Scott's post makes an interesting point, too, about the fate of the slow-to-be-published book in an age of quick electronic publishing of articles.

Another anecdote from another angle: I still recall a friend/colleague from another university telling me that from now on he would only be submitting his articles to journals that are connected to Project Muse because they're the ones that are online and thus getting read. Cynical? Perhaps. But it drove home an interesting point about where we're at.

Anonymous said...

The Project Muse-only friend strikes me as wise. Here's yet another convession: I wrote all my sophomore-year undergrad papers using only full-text online articles and books. I didn't like the library decor.
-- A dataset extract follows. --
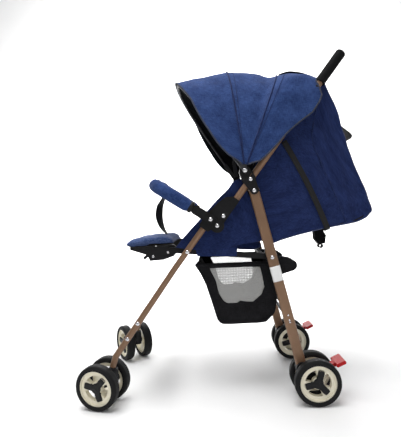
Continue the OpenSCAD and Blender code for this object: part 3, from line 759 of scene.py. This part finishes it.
def pad_object(name, outline, half_width, materials, voxel=6.0, shrink=3.5, cap=7.0, grooves=(),
               round_corner=24.0, inflated=True):
    """A sewn pad: a shrunken block, blown up as cloth, then stitched in along its grooves."""
    outline = inset(outline, shrink)
    half_width -= shrink
    n = len(outline)
    layers = [(-half_width, round_corner * 0.5), (-half_width + round_corner * 0.3, round_corner * 0.15),
              (-half_width + round_corner, 0), (half_width - round_corner, 0),
              (half_width - round_corner * 0.3, round_corner * 0.15), (half_width, round_corner * 0.5)]
    low, high = outline[:, 0].min(), outline[:, 0].max()
    points = []
    for y, pull in layers:
        x = np.clip(outline[:, 0], low + pull, high - pull)
        points += [(a, y, b) for a, b in zip(x, outline[:, 1])]
    faces = ring_faces(len(layers), n) + end_faces(len(layers), n)
    obj = clean(mesh_object(name, np.array(points), faces, materials))
    remesh = obj.modifiers.new("remesh", "REMESH")
    remesh.mode, remesh.voxel_size, remesh.use_smooth_shade = "VOXEL", voxel / 1000, True
    applied(obj)
    start = np.array([v.co for v in obj.data.vertices])
    if inflated:
        cloth = obj.modifiers.new("cloth", "CLOTH")
        cloth.settings.use_pressure = True
        cloth.settings.uniform_pressure_force = 4.0
        cloth.settings.effector_weights.gravity = 0
        cloth.settings.quality = 5
        cloth.point_cache.frame_start, cloth.point_cache.frame_end = 1, CLOTH_FRAMES + 2
        for f in range(1, CLOTH_FRAMES + 1):
            scene.frame_set(f)
        graph = bpy.context.evaluated_depsgraph_get()
        held = obj.evaluated_get(graph).to_mesh()
        end = np.array([v.co for v in held.vertices])
        obj.evaluated_get(graph).to_mesh_clear()
        obj.modifiers.clear()
        scene.frame_set(1)
    else:
        normals = np.array([v.normal for v in obj.data.vertices])
        end = start + normals * cap * 0.0006
    move = end - start
    size = np.linalg.norm(move, axis=1)[:, None]
    move = move * np.minimum(1, cap / 1000 / np.maximum(size, 1e-9))
    final = start + move
    mm = final * 1000 + MID
    normals = np.array([v.normal for v in obj.data.vertices])
    for axis, place, depth, width in grooves:
        line = depth * np.exp(-((mm[:, axis] - place) / width) ** 2)
        final = final - normals * (line / 1000)[:, None]
    obj.data.vertices.foreach_set("co", final.ravel())
    obj.data.update()
    ease = obj.modifiers.new("ease", "SMOOTH")
    ease.factor, ease.iterations = 0.5, 2
    sub = obj.modifiers.new("subdivide", "SUBSURF")
    sub.levels = sub.render_levels = 1
    applied(obj)
    shade_smooth(obj.data)
    return obj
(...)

Seriously, though, I'm intrigued by the centrality of the monograph. Fitzgerald makes some good points about its importance in "On the future of academic publishing, peer, review, and tenure requirements"--that it's extended and subdivided, allows for synthesis, supports deeper and wider scholarship--but I'm curious if the academic book carries some old-fashioned implications. A monograph, in its length, substantial physicality, monetary investment, and scholarly process, seems to imply a confidence in the Final Word of one author. Yet literary scholarship as I understand it is increasingly moving toward suspicion of authority (well, it has been for quite a while). We're resistant to models that weaken authorial ownership or control, but on what grounds do we value ownership and control? If we're all about heteroglossic dialogue, do heavy volumes long in the making really facilitate our academic discussions? [Though perhaps the monograph is the place for the results of these discussions, and perhaps some would argue that by the time an author's ideas get into this sort of print, they're weighty enough--and have been weighed enough--to deserve a solid binding and nice paper.]